Pourtant, tout ceci a été réalisé sans la moindre subvention, ni de la mairie, ni de l’Etat. Le fort tire ses maigres ressources du tourisme. ‘’ 500 à 100 touristes sont reçus pendant l’ouverture de la saison touristique. Le bateau ‘’Bou El Mogdad’’, qui assure la navette entre Saint-Louis et Podor, vient une fois par 15 jours et transporte 35 à 40 personnes ‘’, explique le vieux Sy. Les touristes payent le ticket en raison de 1 500 francs CFA par personne, poursuit-il, avant d’ajouter que les Sénégalais en général ne payent pas, on ne leur fixe pas le prix. ‘’ Il leur appartient  de voir ce qu’ils peuvent donner’’.
 
Architecture
 
Même si des retouches ont été faites, la forme architecturale de la bâtisse est toujours sauvegardée. Les fenêtres en forme d’arc avec des planches qui date de l’époque coloniale. Des escaliers en bois, de même que certaines tuiles remontent à cette époque. 
 
A l’intérieur, une cour carrée est cernée de trois bâtiments. Le premier, une cloche à l’entrée, c’est le bâtiment des armées qui servait d’arsenal. Ensuite, il y a le magasin de l’habillement et de la nourriture. Et enfin, celui qui est en face du portail d’entrée abritait l’administration coloniale et le logement du commandant, avec 4 pièces à l’étage et 4 pièces au rez-de-chaussée. Dans l’un des compartiments, en haut du fort, se trouvent la chambre et l’antichambre de Faidherbe. Dans la chambre d’environ 4 m2 est exposé le lit en fer, ainsi que son coffre-fort en bois qui résistent toujours aux vicissitudes du temps.
 
Musée régional
 
Le fort est aujourd’hui transformé en musée régional. A l’intérieur, une exposition photo est présentée par un enfant de la localité du nom d’Oumar Sy, sur la géomorphologie de l’île à Morphil, la situation géographique et humaine de Podor, mais également sur la pêche continentale, sur l’ethnologie contemporaine. Sur les parois, des photos bien cadrées rappellent des figures historiques de Podor comme Baba Maal du temps de son adolescence. 
 
Profil
 
Le gardien du vieux fort 
 
Il s’appelle Ibrahima Sy. Il est né en 1947 à Podor. C’est le détenteur des clés du fort. Teint noir, longiligne, peinant dans sa démarche, ce vieil homme fréquente les lieux depuis son enfance. ‘’Je suis né à Podor et grandi ici. Je jouais ici avec des petits Français.
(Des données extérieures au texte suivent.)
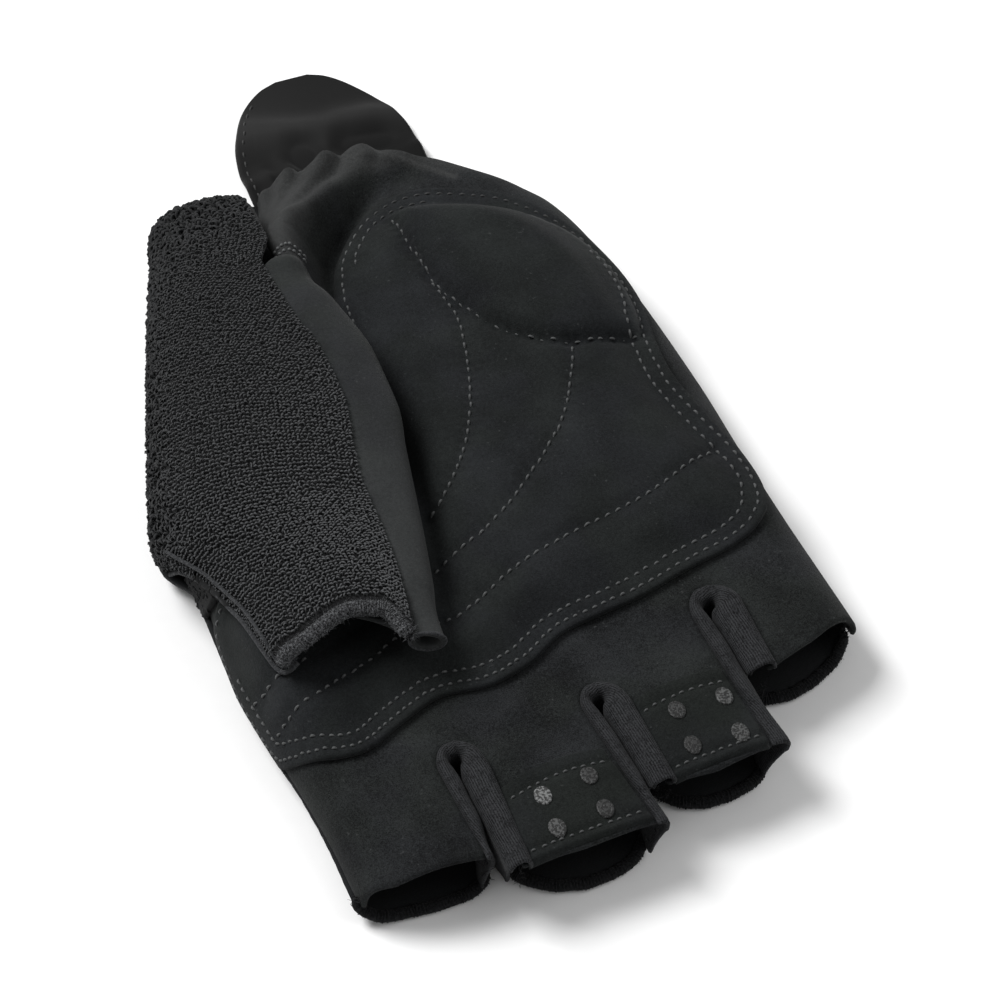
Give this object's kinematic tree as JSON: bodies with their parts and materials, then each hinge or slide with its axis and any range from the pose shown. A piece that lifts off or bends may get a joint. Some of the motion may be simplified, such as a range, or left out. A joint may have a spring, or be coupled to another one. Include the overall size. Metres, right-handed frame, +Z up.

Comme ça je suis tombé amoureux du fort, de ce fort ‘’, dit-il.
 
Il se rappelle ses premiers amours avec le fort. A sa descente de l’école,  ou lors des récréations, il faisait un crochet au fort avec un ami, dont le père boucher livrait de la viande aux militaires français. Il est resté depuis attaché à cet édifice, même s’il ne gagne rien en retour. ‘’ Je collabore avec eux sans salaire, ni rien ‘’, martèle-t-il. 
 
A côté du travail d’entretien qu’il mène dans le fort, Ibrahima Sy s’active dans l’agriculture pour vivre. Pourtant, il a obtenu son certificat d’études au premier établissement de Podor, l’école Racine Cheikh Sow où, renseigne-t-il, Lamine Guèye, premier président de l’Assemblée nationale, a enseigné. 
 
Après son certificat, Ibrahima Sy a travaillé comme enquêteur à l’ISRA, à l’ADRAO, et à l’OMVS. Puis, il a obtenu un contrat avec la SAED où il a servi comme encadreur rizicole. Il a pris sa retraite en 1994 comme pépiniériste au service des eaux et forêts.